In 1882 the engineer-in-chief of Trinity House, James Douglass - the same Douglass who would build the fourth and current Eddystone Lighthouse a few years later - rationalised Trevose Head. The high light was converted to an occulting light, eclipsed for three seconds three times in quick succession every minute. The low light was put out of use. Douglass installed a new six-wick lamp, the brightest the technology of the time allowed. The economy of one tower replacing two was real - it cut staffing requirements and simplified the mechanism. The covered passage between the two towers became, in time, a curiosity left over from a more cautious era. From 1911 onward a series of further improvements modernised the station. The keepers' dwellings were rebuilt. A red filter was added to the lamp from 1 August 1912, giving Trevose Head a distinctive characteristic: one short red flash every five seconds.

Lord Rayleigh's Trumpet

In 1913 a fog signal came into service that the keepers nicknamed Lord Rayleigh's trumpet. It was a five-inch siren attached to a 36-foot-long acoustic horn, designed by John Strutt, 3rd Baron Rayleigh - the Nobel Prize-winning physicist who had done foundational work on the scattering of light and the propagation of sound. Rayleigh was an Elder Brother of Trinity House and the eminent acoustician of his generation. His horn was mounted on the roof of a new engine house, driven by a pair of Hornsby oil engines with their associated air compressor and reservoirs. The trumpet boomed out across the headland in fog, audible miles offshore. It served continuously for fifty years. In 1963 it was replaced by a set of eight modern 'supertyfon' air horns mounted in a metal turret on the engine house roof, driven by new diesel engines and Reavell compressors. The red filter came off the light at the same time, and the rotation of the optic was slowed.

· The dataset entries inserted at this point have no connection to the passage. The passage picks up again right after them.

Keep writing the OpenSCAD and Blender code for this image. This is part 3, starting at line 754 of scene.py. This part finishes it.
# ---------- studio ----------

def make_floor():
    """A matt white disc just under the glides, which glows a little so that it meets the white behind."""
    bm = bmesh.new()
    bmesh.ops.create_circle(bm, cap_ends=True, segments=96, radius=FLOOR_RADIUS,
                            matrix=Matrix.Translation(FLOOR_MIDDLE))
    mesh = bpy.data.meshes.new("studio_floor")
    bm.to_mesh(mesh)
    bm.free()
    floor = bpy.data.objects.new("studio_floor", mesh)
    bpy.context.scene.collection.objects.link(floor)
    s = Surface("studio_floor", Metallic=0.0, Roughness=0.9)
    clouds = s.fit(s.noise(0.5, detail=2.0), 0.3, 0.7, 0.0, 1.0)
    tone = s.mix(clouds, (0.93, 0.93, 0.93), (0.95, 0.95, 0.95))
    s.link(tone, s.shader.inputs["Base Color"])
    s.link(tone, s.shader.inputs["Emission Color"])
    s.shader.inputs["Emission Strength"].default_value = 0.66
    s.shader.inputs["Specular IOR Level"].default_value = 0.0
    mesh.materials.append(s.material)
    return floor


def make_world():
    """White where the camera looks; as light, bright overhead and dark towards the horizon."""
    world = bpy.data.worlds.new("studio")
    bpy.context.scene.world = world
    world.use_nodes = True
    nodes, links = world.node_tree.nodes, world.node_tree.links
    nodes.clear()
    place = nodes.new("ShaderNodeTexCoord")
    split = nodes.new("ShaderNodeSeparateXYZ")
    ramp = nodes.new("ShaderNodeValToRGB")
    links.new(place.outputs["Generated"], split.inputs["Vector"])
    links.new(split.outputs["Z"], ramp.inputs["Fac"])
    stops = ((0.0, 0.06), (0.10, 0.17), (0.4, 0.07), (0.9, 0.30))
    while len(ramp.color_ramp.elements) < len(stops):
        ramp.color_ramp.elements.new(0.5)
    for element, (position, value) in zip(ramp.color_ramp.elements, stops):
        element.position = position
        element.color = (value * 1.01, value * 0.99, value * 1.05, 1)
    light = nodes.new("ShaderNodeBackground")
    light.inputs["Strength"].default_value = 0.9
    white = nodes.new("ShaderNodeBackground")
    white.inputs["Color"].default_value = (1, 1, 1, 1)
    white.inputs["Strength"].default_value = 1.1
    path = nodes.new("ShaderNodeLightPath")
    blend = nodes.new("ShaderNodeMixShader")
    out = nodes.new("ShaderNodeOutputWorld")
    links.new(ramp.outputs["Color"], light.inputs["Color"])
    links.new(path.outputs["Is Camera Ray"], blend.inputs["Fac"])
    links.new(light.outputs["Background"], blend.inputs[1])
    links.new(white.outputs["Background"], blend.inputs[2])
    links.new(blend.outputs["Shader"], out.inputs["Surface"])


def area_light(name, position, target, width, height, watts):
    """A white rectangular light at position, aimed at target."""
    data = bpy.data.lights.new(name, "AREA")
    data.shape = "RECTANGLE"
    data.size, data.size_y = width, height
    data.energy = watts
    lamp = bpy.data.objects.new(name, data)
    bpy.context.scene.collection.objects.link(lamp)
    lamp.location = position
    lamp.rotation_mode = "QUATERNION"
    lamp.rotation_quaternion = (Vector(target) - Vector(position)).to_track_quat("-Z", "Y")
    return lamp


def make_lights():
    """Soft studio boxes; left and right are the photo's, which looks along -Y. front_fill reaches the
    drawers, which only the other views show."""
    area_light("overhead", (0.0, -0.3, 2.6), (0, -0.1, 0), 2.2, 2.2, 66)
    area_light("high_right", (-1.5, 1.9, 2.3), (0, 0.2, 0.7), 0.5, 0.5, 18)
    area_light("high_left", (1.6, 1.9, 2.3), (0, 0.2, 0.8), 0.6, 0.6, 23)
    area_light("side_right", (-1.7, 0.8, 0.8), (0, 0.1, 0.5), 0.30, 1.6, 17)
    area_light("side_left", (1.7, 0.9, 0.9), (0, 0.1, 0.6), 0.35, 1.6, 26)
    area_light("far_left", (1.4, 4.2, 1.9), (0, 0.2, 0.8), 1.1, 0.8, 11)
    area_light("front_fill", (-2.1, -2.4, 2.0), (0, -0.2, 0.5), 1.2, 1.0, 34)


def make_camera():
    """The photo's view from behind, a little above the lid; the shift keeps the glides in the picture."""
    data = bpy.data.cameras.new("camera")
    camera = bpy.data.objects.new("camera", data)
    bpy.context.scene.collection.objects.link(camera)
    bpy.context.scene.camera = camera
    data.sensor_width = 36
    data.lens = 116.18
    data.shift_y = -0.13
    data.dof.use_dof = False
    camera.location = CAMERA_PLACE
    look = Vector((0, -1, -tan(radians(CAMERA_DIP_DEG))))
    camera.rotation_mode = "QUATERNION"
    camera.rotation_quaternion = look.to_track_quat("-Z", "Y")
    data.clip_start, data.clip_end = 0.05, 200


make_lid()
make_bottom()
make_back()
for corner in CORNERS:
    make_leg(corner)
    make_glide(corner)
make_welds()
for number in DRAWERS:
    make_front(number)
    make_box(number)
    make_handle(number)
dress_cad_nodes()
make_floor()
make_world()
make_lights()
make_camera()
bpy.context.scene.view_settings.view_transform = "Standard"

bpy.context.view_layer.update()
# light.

The LED That Replaced the Lens

Trevose Head was automated, like nearly all British lighthouses, in the late twentieth century. The revolving optic that had served from before 1913 - more than 110 years in continuous operation - was removed in 2023 and replaced by a fixed LED lantern that produces the required flash characteristic electronically. The nominal range of the light was reduced at the same time from 21 to 18 nautical miles. The change is consistent with what Trinity House has done across its lighthouse network: keep the warnings, simplify the hardware, eliminate moving parts that wear out. A century of slow rotating Fresnel optics gave way, in a few hours of careful work, to a fixed solid-state lantern. The result looks slightly less romantic, but it works in any weather and it does not need an engineer climbing a ladder to fix it.

Cottages for Rent

The former keepers' cottages at Trevose Head, arranged in two semi-detached pairs, are now available as holiday accommodation. People go there for the silence, the wind, the long views across to Padstow and the south down toward Newquay. The old fog horn is silent. The new air horns blast only occasionally, when the visibility actually drops. The Padstow Lifeboat station sits just along the headland, and the slipway that launches the Spirit of Padstow runs straight into the sea at the foot of the cliff. The shape of the original 1847 tower is unchanged. The Illustrated London News drew the freshly completed lighthouse in October of that year, both high and low lights side by side. The high light is still there. The low light is a memory. The keepers are gone, replaced by a microchip. Trevose Head still holds the gap.

From the Air

Trevose Head Lighthouse stands at 50.55°N, 5.04°W on the western tip of Trevose Head, a granite headland on the north Cornish coast just west of Padstow. Newquay Cornwall Airport (EGHQ) is twelve miles south. The lighthouse appears from the air as a single white tower at the very edge of a long, blocky headland that juts out into the Atlantic. The Padstow Lifeboat slipway is on the same headland, just to the south of the lighthouse. Mouls Island and the smaller offshore stacks sit a mile north. Approach from the west or south-west to see the lighthouse silhouetted against the open Atlantic; from the east it sits against the dark green of the headland and is harder to pick out.